Hoi again; thanks for bearing with me and understanding I’m not /just/ a grumpy, dour, misanthrope, ahaha! I hope it’s okay if I leave comments from time to time? I know engagement isn’t as nice as extra dosh, but I’d like to give something back.
As a counterpoint to my counterpoint, inspired by your counter-counterpoint, at which point we’ve built a functional tabletop (ideal for gaming!)…
One of the things I’ve been doing for about ten years is asking each and every player ‘how’s my driving?’ after every session. I know I was pretty harsh towards troublemakers up above, but I do believe the /best/ way to avoid scenarios where being harsh is necessary is – an ounce of prevention.
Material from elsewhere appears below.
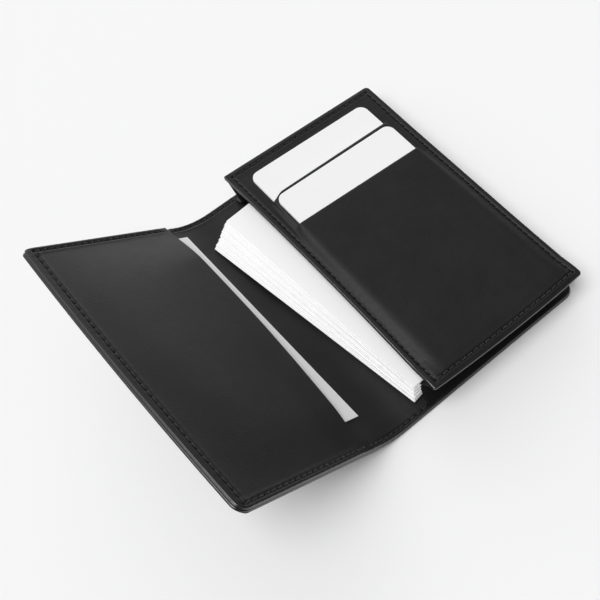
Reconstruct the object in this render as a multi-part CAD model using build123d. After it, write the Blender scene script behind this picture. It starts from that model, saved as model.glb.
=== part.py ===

Which is hard, when often That Guy doesn’t look or act like That Guy; they’re just a person who gravitates towards bullying or excluding other, more uncertain members.
Anyway!
I find that talking to /everyone/ after a session, and making the issue about me at first, so they’re comfy weighing in before I ask things like ‘is there anything in the session you’d like to change; are you enjoying the session; is anyone or any theme making you feel unwelcome or unsafe?’ Is a good way to get people in.
And one huge advantage of e-gaming I forgot to mention is that it’s a lot easier to make people feel like they aren’t being peer-pressured by bad (or even just unwary!) players by approaching them via e-mail or PM. I realise that just comes back down to what you said in the first place, aha, but – I was feeling sad when I wrote the above, mostly due to bad actors trying to mess with really decent people. As it goes.
Thanks for listening to my DMGM talk, bahaha! The next comment I leave’ll be more silly, promise.
Soliciting feedback is its own can of worms:
https://www.handbookofheroes.com/archives/comic/constructive-criticism
Sounds like you’ve got a good system in place though. Another unexpected tally-mark in the “pro e-gaming” column.